The response dilemma
European debates about Baltic cable security often frame the problem as political will. If governments would get tough—blockade suspicious vessels, sink them if necessary, abandon legal niceties—the sabotage would stop.
This misunderstands the trap.
The Eagle S case shows what maximum response within legal bounds achieves. Finland moved fast. Special forces boarded within hours. The investigation was thorough, the prosecution professional. At the end, the crew walked free because the law couldn't reach them. More aggressive enforcement wouldn't have changed jurisdiction.
Responses outside legal bounds carry different costs. Sinking vessels in international waters validates Russian narratives about Western lawlessness. It creates precedents usable against European shipping. It risks escalation with unpredictable consequences. Grey zone operations are designed to present only bad options—responses look either ineffective or disproportionate.
Some argue for treating cable sabotage as armed attack, triggering NATO Article 5. European officials have consistently declined. Estonia's foreign minister acknowledged after the Eagle S incident that invoking armed attack provisions remained "unlikely." The political threshold for Article 5 over damaged cables—rather than missiles hitting cities—stays high.
Russia pays a trivial price for each incident. European states expend diplomatic capital, naval resources, investigative capacity, political attention. The asymmetry holds.
What might actually work
If conventional responses cannot solve the problem, what might? Approaches that impose costs where Russia is vulnerable, rather than playing the game Moscow designed.
Support for Ukraine addresses the underlying capability. Every Russian resource consumed there is unavailable for hybrid operations elsewhere. The sanctions that created the shadow fleet arose from that invasion. Ensuring Russia cannot win does more for European security than any number of Baltic patrol vessels.

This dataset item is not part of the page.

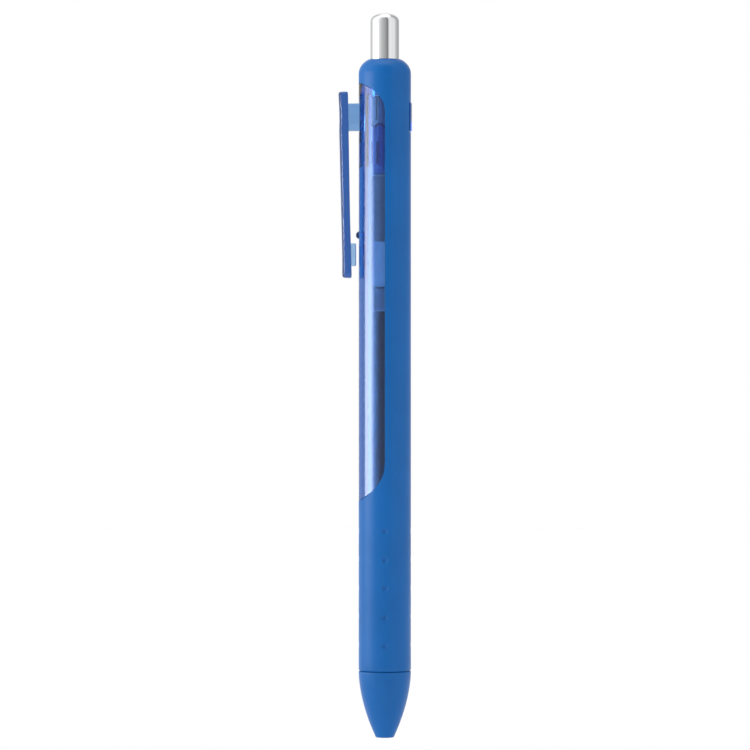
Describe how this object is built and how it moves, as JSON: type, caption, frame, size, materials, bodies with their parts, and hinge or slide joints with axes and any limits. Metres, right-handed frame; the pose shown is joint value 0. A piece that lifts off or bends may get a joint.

Targeting the shadow fleet's commercial relationships attacks its operating conditions. These vessels function because insurers, port operators, flag registries, and shipping services enable them. Making operation commercially impossible—denying insurance, port access, registry services, banking—may prove more effective than catching ships in the act.
Infrastructure redundancy reduces the value of sabotage. The Baltic cables are vulnerable because they're critical. Building alternative capacity through additional cables, satellite links, and interconnection routes diminishes the damage any single incident can cause. This doesn't prevent attacks but removes the strategic reward that makes them worthwhile.
None of these responses offer the satisfaction of sinking a ship. They don't provide the clarity of punishment following crime. They accept that legal and physical defences cannot be made adequate against a determined state adversary.
But they may be the only realistic path. The jurisdictional vacuum cannot be closed. The cost asymmetry cannot be reversed through defence. The grey zone cannot be eliminated by force. What remains is making the strategy fail—not by catching every anchor, but by ensuring that even successful sabotage doesn't achieve Russia's actual objectives.
Designing for the world as it is
The Fitburg sits in Finnish custody. Fourteen crew members await decisions about their fate. The cables are being repaired. Somewhere, other shadow fleet vessels sail through Baltic waters, anchors ready to drop when the order comes—or when commercial pressure creates the right conditions, or when nobody is watching.
Finland did everything right with the Eagle S. The court ruled correctly. The crew went free. The ship sailed away.
That's not a failure of the Finnish system. That's the system working as designed, for a world that assumed good faith among states and never imagined anchors as weapons of war.
The question is whether Europe can build systems for the world that actually exists.